9時前後に来た2回目のクライマックスが去って一段落。中ダルミの後、終盤近くに再び食いが立った。サメに悩まされていた右舷トモの武田さん。「来ました、来ました。今度はサメのアタリと違う」とリーリング。取り込まれた1kgオーバーの朱色の“本命”に「やっと釣れました」と満面の笑み。そしてミヨシと2番が前後して1kgオーバーを取り込む。続いて左舷のミヨシの中島さんが、2番目に、そして吉村さんにと3人が1kg前後を取り込んだ。左舷トモでTさんが800gを取り込む。そして圧巻は残りわずかな時、またまた左舷ミヨシ寄り3人に同時にアタリ。リールの巻き上げ音が心地よく同時に響く、中島さんとその隣が1kgオーバーを、吉村さんが1kg弱を手にした。
締めは女性に
「上がります。片づけて」と言う船長の合図にリーリングの音が響く。「何か変よ」は小島さん。巻き上げる竿先にクンクンとシグナル。海面に赤い姿がポッカリ浮かぶ。“本命”だ。「ワッー、やったー」とニコニコ顔、見事、〆をやってくれた。残念だったのは右舷のトモから3番の春木さん(江東区)とそのお隣、そして私。3人ともユメカサゴだけでオニカサゴがユメになっての沖上がりとなった。

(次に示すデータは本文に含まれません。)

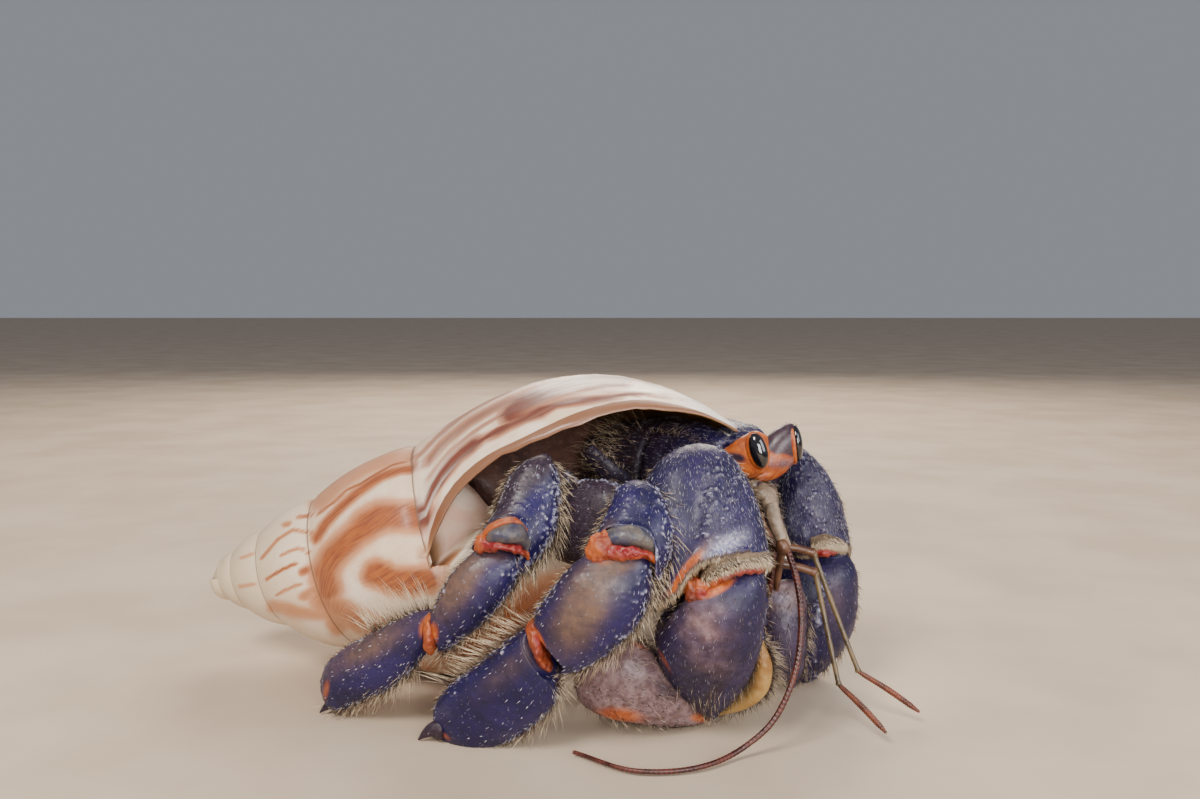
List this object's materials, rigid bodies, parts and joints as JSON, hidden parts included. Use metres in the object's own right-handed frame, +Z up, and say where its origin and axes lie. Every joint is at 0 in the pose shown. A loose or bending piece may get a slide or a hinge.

トップは中島さんの5匹で4匹が2人、3匹、2匹が数人ずつと続いた。潮が流れない中、オデコも出たが、船中30尾の好成績。「潮さえ良ければ2桁釣果もありますよ。タナをしっかり取って小まめに仕掛けを入れ替える。竿掛けに掛けないで手持ちで誘いをかけている人が釣れますね」と船長がコツを教えてくれた。